Через четверть века, вспоминая зиму 1917 / 18 года, Эренбург повторил:

«Я писал тогда очень плохие стихи: искусство не терпит лжи, а я старался обмануть самого себя — молился Богу, в которого не верил, рядился в чужую одежду».

Эренбург здесь, в самом деле, «упрощает» (если употребить слово из газеты «Правда» 1945 года): его отношение к Богу включало и веру, и сомнения, даже богоборчество и богохульство, оно было по временам истеричным и экзальтированным, но однозначным отрицанием оно не было никогда. Изменилось его отношение к Октябрьскому перевороту — он принял его через три года под давлением многих и разнообразных аргументов, хотя процесс притирки к новому режиму растянулся на десятилетие с гаком. Сегодня, когда вопрос об отношении к Октябрьскому перевороту, по крайней мере, дискуссионен, книга «Молитва о России» ценна не только свидетельскими показаниями очевидца грозных событий, но и его прорицаниями — кое-что в них пережило и автора, и тот строй, которому он в конце концов присягнул.

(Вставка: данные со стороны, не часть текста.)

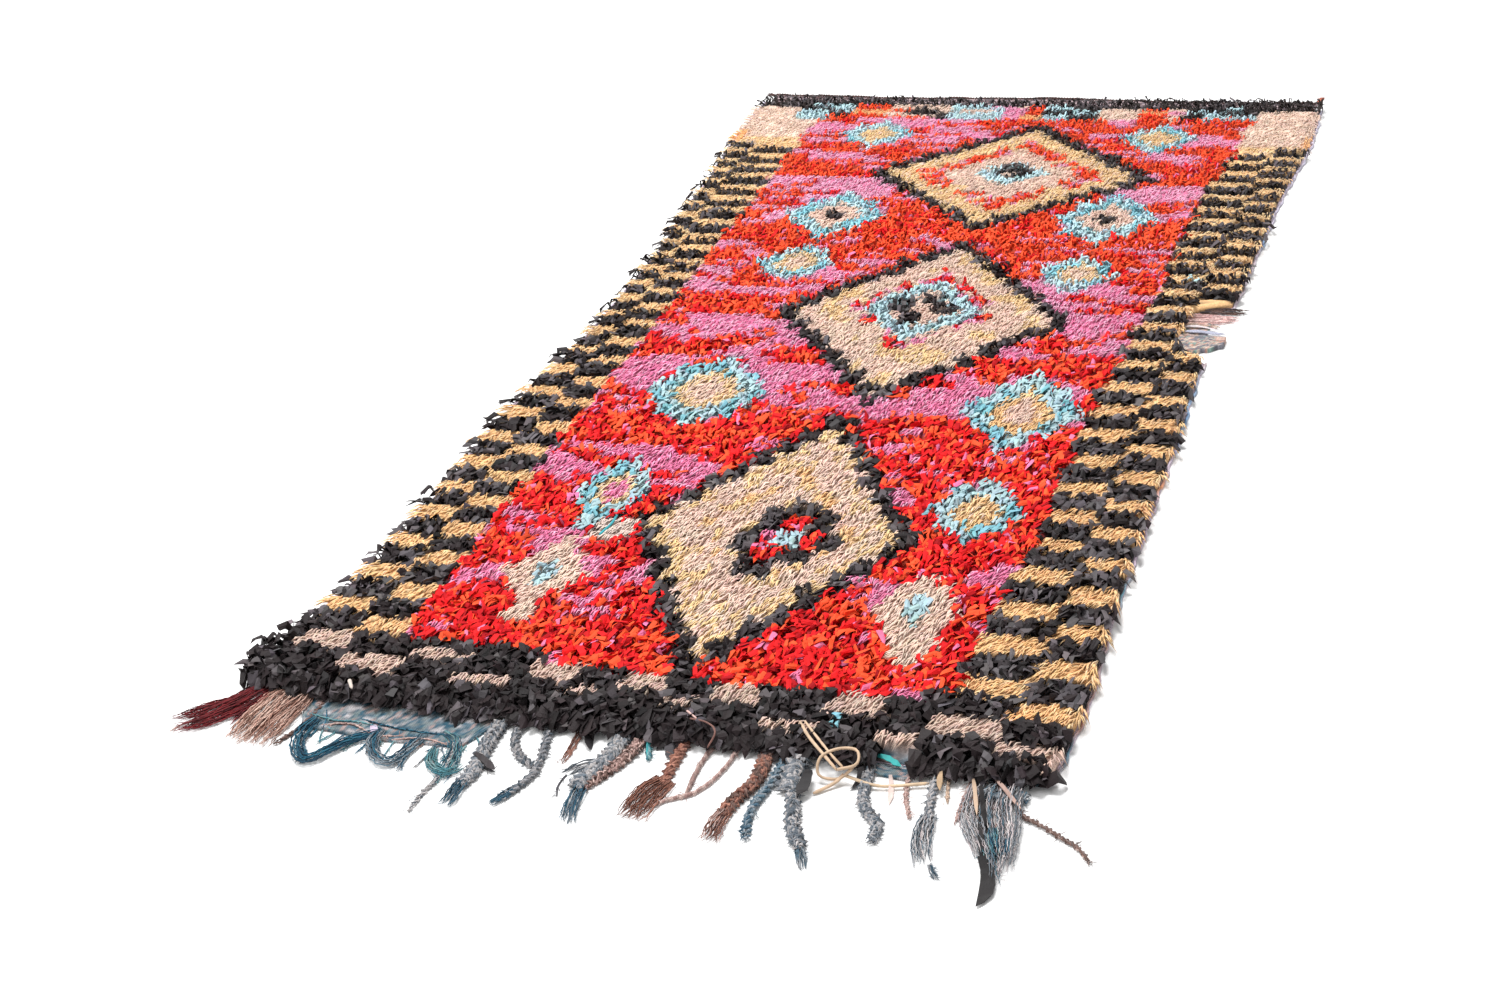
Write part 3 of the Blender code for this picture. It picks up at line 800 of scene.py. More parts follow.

Стихи, написанные Эренбургом в Москве 1918-го и напечатанные год спустя за ее пределами, существенно отличаются от стихов конца 1917-го. Политическая тема переместилась в его газетную публицистику, а то ощущение безнадежности, которое диктовало строки: «Нет, не могу, Россия! / Умереть бы только с тобой!», сменилось нечасто покидавшей Эренбурга жаждой жизни. Познакомившись в Москве с Маяковским и Хлебниковым, Эренбург жадно читает их стихи — отголосок раннего Маяковского явственно ощутим в стихотворении «Нет, я не поэт…», характерном для Эренбурга той поры. До июля 1918 года не были окончательно закрыты лишь время от времени прикрываемые эсеровские газеты и журналы, и печататься еще было где. В исполненных сатирического яда статьях Эренбурга доставалось не только вождям большевиков — прежним парижским знакомцам, но и тем литераторам, которые охотно сотрудничали с новым режимом (Маяковский, Каменский, Есенин, даже Блок). В Москве наиболее близкие отношения связали Эренбурга с кругом Вячеслава Иванова, особенно с почитавшими мэтра поэтессами Елизаветой Кузьминой-Караваевой и Верой Меркурьевой; более сложными оказались отношения с Мариной Цветаевой, наладившиеся только к зиме 1921 года.